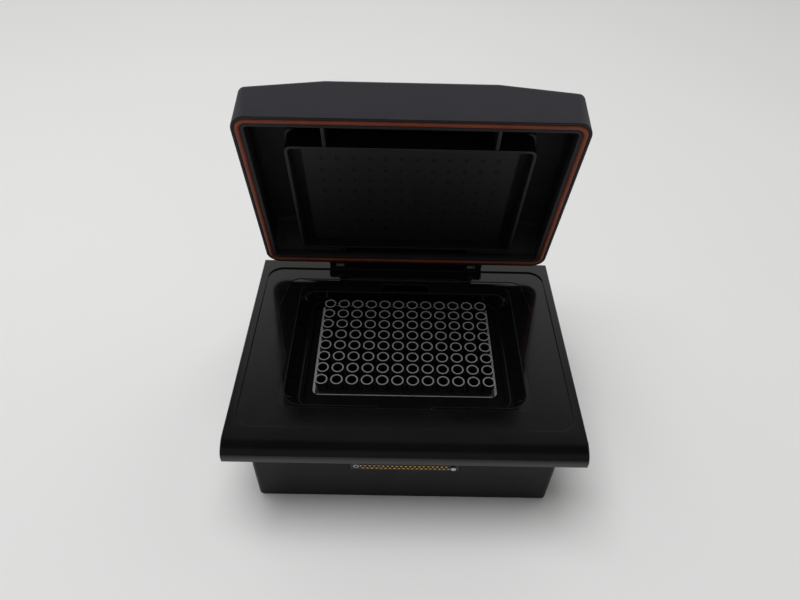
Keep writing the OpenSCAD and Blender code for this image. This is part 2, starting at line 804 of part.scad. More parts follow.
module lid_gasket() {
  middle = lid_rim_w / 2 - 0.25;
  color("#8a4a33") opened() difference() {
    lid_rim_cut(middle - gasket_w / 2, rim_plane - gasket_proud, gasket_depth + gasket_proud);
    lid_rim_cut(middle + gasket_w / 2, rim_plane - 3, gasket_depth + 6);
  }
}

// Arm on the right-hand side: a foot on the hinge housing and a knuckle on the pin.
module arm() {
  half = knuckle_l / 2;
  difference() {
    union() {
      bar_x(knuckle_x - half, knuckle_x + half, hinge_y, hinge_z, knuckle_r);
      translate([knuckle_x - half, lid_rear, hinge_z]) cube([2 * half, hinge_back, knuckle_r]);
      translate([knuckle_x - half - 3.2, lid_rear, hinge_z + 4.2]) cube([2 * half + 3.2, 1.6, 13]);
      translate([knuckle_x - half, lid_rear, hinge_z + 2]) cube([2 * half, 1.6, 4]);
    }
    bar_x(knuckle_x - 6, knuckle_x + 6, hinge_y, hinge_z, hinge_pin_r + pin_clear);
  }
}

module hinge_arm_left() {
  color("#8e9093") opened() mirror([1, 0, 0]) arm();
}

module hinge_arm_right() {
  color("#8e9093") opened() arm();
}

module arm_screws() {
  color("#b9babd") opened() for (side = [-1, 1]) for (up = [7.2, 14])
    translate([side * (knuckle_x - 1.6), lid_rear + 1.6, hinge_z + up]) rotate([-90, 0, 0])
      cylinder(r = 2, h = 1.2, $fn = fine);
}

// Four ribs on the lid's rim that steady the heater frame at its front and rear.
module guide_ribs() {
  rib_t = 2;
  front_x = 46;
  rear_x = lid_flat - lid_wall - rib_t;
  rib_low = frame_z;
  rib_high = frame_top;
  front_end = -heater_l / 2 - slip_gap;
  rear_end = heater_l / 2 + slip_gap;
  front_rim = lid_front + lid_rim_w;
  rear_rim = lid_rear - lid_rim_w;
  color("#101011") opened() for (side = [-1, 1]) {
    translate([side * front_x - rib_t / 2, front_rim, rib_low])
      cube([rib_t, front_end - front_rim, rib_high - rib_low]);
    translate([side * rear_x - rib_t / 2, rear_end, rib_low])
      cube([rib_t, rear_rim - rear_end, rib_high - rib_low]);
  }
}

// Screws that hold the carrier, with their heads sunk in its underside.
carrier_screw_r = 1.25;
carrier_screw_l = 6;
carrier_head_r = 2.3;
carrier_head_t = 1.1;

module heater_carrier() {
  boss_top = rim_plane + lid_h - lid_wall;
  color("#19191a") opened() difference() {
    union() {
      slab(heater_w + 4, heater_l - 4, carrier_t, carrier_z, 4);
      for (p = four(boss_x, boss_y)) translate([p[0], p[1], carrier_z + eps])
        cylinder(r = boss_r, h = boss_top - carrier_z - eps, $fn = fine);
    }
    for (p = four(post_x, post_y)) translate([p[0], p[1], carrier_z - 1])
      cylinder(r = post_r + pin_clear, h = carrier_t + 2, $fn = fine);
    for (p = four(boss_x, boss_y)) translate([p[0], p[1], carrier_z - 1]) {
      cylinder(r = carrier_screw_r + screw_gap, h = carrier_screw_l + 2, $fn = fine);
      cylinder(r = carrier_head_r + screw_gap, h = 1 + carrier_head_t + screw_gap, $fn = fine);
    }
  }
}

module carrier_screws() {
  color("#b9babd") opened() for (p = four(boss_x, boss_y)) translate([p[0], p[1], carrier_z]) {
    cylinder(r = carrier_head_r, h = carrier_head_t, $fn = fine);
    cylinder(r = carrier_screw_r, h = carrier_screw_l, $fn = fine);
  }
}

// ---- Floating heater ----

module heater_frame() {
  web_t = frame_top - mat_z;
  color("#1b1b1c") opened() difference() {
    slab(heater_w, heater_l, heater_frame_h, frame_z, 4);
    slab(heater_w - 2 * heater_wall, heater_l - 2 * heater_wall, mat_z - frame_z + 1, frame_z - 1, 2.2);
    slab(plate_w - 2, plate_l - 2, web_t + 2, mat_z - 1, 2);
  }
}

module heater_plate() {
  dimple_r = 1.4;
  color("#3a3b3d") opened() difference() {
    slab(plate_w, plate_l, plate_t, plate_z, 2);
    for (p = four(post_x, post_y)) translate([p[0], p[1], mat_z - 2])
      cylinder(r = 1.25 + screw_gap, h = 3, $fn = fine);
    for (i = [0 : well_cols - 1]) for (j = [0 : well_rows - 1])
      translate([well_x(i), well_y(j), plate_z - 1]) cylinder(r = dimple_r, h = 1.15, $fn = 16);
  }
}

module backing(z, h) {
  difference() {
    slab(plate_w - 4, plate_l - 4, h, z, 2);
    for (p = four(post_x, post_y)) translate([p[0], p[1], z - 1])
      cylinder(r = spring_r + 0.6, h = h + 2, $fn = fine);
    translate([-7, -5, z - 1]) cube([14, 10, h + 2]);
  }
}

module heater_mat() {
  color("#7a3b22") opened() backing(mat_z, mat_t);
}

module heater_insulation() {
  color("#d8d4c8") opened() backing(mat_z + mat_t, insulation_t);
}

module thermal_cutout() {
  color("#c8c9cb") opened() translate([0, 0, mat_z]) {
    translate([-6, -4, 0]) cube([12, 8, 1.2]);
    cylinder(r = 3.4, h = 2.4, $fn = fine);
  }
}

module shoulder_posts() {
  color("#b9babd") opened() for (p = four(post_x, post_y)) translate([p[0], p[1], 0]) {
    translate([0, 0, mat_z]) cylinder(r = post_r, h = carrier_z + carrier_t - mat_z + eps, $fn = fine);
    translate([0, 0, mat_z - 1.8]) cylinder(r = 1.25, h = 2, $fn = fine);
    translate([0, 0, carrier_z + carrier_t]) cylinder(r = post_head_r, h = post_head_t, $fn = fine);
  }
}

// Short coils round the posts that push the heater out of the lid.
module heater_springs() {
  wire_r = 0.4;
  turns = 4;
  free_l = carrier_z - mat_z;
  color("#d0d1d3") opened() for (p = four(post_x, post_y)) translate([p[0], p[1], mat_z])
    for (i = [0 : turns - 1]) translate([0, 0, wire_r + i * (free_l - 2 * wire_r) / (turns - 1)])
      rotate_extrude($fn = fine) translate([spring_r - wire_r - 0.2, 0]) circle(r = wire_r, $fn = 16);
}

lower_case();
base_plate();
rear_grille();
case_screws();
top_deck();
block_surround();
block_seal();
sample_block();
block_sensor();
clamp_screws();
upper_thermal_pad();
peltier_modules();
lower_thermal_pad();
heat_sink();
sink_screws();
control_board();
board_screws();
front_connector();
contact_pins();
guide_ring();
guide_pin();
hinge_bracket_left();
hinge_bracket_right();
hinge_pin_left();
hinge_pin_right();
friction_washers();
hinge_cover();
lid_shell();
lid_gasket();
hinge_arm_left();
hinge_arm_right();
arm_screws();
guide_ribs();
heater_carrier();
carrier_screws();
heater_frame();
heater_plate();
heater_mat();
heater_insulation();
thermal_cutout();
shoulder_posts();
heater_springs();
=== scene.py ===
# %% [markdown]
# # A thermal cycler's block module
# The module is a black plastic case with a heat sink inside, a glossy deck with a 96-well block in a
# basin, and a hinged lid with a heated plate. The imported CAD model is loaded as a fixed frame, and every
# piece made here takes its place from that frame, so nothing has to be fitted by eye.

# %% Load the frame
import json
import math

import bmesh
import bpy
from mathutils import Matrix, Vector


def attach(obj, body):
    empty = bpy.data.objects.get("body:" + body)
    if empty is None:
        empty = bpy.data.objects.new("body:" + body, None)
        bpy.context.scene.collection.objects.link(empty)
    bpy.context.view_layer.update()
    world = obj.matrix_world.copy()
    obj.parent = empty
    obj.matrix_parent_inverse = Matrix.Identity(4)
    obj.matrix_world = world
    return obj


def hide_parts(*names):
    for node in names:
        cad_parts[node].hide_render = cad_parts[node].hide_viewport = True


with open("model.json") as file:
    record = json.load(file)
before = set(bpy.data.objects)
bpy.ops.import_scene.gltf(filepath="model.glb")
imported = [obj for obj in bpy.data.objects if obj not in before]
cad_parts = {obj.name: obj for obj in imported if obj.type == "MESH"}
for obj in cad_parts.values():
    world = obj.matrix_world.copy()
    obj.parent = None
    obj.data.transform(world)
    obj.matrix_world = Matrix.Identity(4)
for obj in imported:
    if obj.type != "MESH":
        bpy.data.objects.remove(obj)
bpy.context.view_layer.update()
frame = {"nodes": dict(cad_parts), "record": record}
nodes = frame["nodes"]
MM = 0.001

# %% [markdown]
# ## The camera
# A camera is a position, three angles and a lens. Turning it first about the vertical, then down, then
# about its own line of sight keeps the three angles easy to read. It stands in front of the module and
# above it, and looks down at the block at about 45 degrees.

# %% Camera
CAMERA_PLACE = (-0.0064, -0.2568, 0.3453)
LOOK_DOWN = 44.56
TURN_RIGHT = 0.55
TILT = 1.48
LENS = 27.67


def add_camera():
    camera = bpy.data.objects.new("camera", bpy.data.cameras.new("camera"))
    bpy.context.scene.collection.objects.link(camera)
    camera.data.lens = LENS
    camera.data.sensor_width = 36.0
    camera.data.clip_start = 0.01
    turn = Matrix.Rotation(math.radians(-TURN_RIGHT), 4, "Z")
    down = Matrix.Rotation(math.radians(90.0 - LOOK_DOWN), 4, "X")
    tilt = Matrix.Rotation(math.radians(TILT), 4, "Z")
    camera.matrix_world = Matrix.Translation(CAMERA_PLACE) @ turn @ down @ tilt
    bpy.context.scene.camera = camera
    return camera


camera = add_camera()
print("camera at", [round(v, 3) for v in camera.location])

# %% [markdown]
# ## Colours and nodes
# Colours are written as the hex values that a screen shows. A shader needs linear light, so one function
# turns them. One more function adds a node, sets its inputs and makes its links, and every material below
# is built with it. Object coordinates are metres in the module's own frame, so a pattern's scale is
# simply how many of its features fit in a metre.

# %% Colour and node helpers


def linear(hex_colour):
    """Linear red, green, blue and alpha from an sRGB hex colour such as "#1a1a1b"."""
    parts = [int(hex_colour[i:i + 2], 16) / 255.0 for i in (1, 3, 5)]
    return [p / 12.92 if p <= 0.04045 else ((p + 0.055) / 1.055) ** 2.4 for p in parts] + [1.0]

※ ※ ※

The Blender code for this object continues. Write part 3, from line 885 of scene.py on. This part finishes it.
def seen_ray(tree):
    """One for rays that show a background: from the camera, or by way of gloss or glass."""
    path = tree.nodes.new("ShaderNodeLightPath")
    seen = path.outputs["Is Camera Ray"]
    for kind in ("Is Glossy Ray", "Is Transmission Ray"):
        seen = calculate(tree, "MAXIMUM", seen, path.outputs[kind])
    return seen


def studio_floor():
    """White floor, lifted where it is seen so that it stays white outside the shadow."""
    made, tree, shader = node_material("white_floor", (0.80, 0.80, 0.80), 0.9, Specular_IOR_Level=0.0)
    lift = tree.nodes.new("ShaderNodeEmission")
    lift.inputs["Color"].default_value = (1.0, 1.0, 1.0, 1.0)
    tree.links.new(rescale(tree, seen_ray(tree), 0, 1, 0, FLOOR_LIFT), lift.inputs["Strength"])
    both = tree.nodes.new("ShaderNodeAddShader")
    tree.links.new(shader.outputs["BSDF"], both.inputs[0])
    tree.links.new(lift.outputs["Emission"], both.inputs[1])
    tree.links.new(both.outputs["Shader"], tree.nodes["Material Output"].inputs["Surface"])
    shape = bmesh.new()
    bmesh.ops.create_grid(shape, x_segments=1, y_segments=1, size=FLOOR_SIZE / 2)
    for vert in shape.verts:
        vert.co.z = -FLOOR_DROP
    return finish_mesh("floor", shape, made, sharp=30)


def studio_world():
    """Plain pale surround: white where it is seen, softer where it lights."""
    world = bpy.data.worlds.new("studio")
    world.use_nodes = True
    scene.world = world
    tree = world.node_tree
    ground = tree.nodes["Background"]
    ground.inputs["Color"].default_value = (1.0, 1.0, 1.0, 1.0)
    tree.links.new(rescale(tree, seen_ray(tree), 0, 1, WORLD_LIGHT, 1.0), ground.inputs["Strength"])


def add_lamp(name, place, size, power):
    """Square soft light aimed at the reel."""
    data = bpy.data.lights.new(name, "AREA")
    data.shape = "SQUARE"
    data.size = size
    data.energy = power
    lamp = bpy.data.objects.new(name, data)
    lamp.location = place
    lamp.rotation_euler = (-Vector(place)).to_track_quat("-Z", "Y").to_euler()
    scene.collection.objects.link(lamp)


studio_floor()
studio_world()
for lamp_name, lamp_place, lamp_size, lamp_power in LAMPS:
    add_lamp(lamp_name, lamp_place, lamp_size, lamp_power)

※ ※ ※

» What is being asked
As listed above, the lines from the line with "if empty is" to the line with "obj.parent = empty" are to be echoed exactly, with both ends included and nothing added.

» Problem solution
    if empty is None:
        empty = bpy.data.objects.new("body:" + body, None)
        bpy.context.scene.collection.objects.link(empty)
    bpy.context.view_layer.update()
    world = obj.matrix_world.copy()
    obj.parent = empty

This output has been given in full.